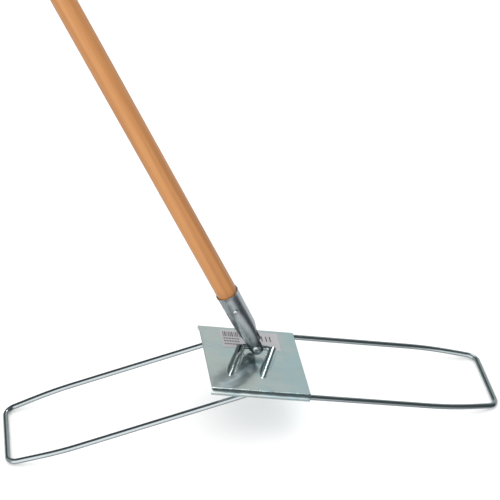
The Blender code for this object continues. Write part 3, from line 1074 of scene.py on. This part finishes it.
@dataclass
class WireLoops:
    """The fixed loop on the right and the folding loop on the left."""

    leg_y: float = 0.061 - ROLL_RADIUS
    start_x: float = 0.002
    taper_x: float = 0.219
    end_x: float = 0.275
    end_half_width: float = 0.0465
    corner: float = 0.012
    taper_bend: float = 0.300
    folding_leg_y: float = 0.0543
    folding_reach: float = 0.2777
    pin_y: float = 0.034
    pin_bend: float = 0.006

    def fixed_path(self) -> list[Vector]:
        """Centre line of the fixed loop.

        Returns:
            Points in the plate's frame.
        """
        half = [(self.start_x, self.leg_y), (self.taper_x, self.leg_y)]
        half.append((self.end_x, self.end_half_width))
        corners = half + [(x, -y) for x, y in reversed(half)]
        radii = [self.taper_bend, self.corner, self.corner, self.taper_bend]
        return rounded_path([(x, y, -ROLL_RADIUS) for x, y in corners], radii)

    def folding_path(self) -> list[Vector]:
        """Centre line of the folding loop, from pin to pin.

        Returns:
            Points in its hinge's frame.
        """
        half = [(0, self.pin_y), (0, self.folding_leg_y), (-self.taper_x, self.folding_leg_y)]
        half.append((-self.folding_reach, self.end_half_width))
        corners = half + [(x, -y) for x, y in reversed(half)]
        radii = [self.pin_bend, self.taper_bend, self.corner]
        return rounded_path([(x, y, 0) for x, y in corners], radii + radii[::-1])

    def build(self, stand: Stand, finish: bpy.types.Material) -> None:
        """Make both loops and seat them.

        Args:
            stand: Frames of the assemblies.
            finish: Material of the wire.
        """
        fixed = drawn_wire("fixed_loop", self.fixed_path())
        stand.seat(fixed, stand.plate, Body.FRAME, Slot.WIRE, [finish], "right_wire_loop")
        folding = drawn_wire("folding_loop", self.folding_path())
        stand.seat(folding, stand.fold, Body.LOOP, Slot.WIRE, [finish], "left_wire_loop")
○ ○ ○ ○
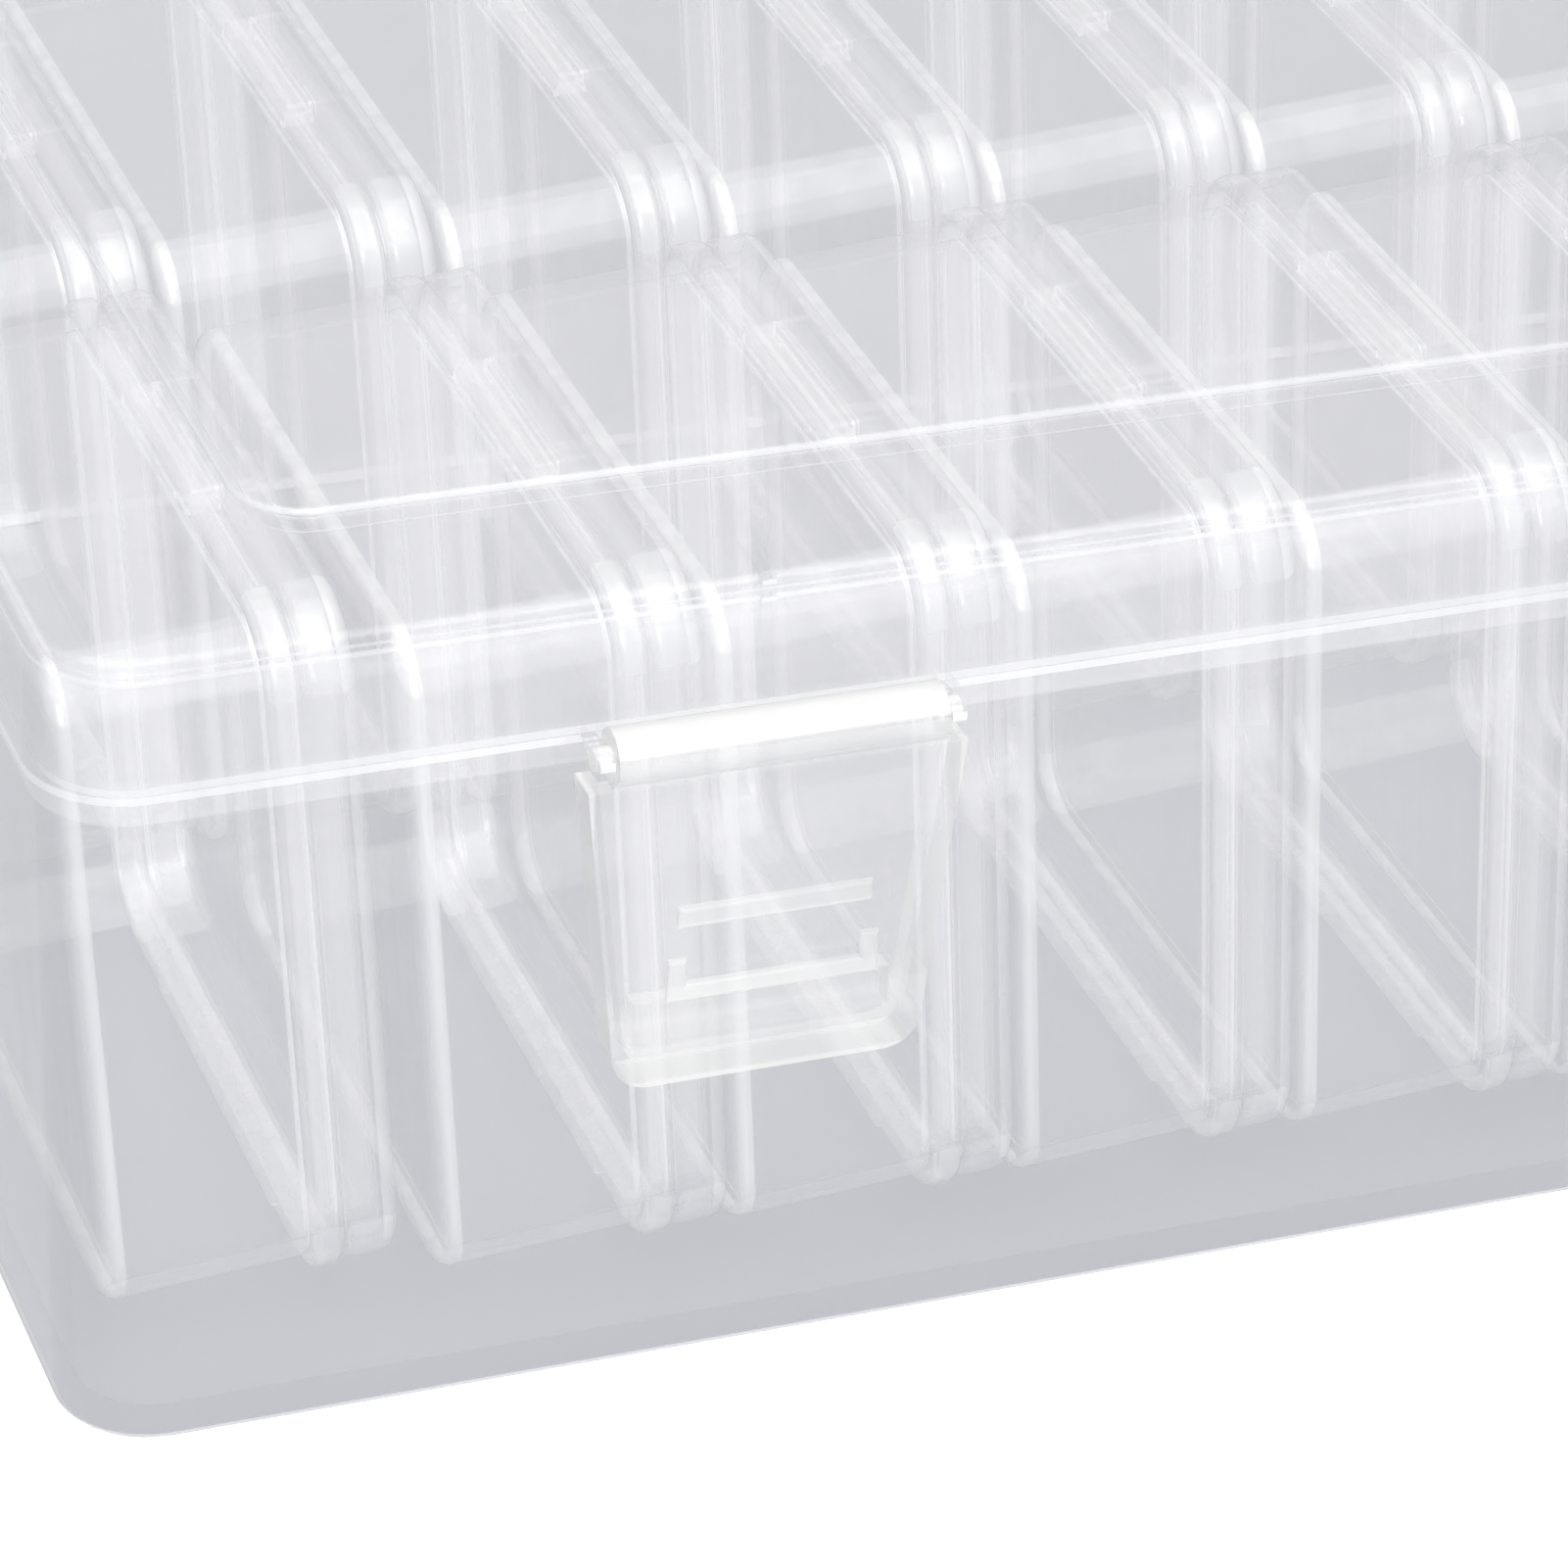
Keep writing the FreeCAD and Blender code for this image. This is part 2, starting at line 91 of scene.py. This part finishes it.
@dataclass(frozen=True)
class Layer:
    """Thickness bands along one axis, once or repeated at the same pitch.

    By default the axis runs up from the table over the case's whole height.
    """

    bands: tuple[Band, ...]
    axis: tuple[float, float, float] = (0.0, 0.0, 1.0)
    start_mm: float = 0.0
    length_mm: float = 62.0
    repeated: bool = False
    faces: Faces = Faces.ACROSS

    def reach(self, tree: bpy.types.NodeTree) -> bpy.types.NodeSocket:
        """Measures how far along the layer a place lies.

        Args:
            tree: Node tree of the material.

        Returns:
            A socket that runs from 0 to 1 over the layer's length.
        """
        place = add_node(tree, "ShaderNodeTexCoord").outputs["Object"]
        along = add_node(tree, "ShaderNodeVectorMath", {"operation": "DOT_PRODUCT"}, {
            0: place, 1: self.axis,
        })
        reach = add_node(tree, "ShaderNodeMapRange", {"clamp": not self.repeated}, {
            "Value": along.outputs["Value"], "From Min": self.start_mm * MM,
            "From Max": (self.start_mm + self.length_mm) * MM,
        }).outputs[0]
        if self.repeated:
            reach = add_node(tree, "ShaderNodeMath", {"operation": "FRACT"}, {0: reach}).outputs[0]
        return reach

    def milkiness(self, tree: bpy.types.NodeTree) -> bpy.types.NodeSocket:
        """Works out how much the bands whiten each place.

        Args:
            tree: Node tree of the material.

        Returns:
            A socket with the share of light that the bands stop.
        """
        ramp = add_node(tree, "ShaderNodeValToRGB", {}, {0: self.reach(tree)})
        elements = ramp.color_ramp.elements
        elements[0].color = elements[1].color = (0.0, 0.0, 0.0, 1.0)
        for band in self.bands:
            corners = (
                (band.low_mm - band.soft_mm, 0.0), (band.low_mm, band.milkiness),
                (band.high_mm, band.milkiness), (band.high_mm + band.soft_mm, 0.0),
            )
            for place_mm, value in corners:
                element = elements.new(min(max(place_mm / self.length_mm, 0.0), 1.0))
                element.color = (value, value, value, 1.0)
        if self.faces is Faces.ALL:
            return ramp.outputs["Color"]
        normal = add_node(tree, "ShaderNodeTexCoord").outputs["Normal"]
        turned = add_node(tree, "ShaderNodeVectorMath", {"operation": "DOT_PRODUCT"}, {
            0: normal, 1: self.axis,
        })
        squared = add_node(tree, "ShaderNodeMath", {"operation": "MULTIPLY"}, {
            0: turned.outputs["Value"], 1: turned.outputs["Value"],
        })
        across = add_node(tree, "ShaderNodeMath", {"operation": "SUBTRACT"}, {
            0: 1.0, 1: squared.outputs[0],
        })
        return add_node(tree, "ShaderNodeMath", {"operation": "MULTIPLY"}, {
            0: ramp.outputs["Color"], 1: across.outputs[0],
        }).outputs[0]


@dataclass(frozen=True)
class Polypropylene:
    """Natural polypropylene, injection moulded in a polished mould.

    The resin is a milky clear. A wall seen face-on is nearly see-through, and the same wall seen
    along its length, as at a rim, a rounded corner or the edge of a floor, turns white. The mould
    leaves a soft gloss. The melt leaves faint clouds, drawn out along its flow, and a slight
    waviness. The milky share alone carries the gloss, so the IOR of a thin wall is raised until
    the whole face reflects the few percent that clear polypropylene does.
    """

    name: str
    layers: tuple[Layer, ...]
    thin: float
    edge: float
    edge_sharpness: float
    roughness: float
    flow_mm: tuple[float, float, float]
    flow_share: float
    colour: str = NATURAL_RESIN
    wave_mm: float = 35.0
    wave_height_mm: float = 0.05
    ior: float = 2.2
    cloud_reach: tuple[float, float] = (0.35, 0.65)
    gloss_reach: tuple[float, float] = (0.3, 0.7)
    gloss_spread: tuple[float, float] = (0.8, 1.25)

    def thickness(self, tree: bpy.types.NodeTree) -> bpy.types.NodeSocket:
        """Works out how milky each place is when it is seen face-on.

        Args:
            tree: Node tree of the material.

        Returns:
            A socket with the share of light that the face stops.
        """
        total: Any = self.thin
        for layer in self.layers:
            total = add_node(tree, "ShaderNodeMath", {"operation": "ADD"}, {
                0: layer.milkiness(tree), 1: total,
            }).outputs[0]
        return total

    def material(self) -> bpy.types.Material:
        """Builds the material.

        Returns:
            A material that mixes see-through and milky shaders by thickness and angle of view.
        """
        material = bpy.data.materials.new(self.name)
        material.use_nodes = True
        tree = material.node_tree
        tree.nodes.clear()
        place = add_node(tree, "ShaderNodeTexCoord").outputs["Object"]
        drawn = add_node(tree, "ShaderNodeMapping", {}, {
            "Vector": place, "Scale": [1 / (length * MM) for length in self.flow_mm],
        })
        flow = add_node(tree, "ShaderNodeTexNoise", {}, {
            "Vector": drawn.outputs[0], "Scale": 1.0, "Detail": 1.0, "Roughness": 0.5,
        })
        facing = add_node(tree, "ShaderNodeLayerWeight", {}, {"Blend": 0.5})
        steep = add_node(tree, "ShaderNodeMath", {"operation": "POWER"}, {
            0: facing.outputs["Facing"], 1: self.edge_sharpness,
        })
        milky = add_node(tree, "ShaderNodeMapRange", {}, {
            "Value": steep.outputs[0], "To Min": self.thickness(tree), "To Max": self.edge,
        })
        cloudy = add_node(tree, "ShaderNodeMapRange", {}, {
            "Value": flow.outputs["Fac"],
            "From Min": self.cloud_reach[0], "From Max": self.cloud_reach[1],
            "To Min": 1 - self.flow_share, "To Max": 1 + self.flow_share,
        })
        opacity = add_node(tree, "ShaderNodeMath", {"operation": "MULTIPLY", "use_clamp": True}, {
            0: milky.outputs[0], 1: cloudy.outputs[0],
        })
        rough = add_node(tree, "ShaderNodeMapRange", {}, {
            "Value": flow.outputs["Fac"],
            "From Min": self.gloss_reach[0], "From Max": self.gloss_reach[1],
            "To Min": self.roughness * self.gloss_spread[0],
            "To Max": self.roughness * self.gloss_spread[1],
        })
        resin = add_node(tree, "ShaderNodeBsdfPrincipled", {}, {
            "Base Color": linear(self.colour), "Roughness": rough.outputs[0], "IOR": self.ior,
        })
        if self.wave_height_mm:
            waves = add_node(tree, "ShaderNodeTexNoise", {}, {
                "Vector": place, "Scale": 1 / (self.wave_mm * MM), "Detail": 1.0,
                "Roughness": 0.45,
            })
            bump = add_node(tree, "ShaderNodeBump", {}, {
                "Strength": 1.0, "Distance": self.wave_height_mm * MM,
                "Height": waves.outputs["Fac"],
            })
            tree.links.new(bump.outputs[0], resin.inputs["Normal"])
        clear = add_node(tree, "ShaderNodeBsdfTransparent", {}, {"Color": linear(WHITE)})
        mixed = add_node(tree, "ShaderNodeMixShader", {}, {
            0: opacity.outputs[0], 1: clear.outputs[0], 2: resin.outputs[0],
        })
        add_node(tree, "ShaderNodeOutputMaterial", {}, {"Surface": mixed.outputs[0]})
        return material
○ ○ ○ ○
The line with "The Blender code" marks the start and the line with "the fixed loop." marks the end; transcribe every line in that stretch, unchanged.

The Blender code for this object continues. Write part 3, from line 1074 of scene.py on. This part finishes it.
@dataclass
class WireLoops:
    """The fixed loop on the right and the folding loop on the left."""

    leg_y: float = 0.061 - ROLL_RADIUS
    start_x: float = 0.002
    taper_x: float = 0.219
    end_x: float = 0.275
    end_half_width: float = 0.0465
    corner: float = 0.012
    taper_bend: float = 0.300
    folding_leg_y: float = 0.0543
    folding_reach: float = 0.2777
    pin_y: float = 0.034
    pin_bend: float = 0.006

    def fixed_path(self) -> list[Vector]:
        """Centre line of the fixed loop.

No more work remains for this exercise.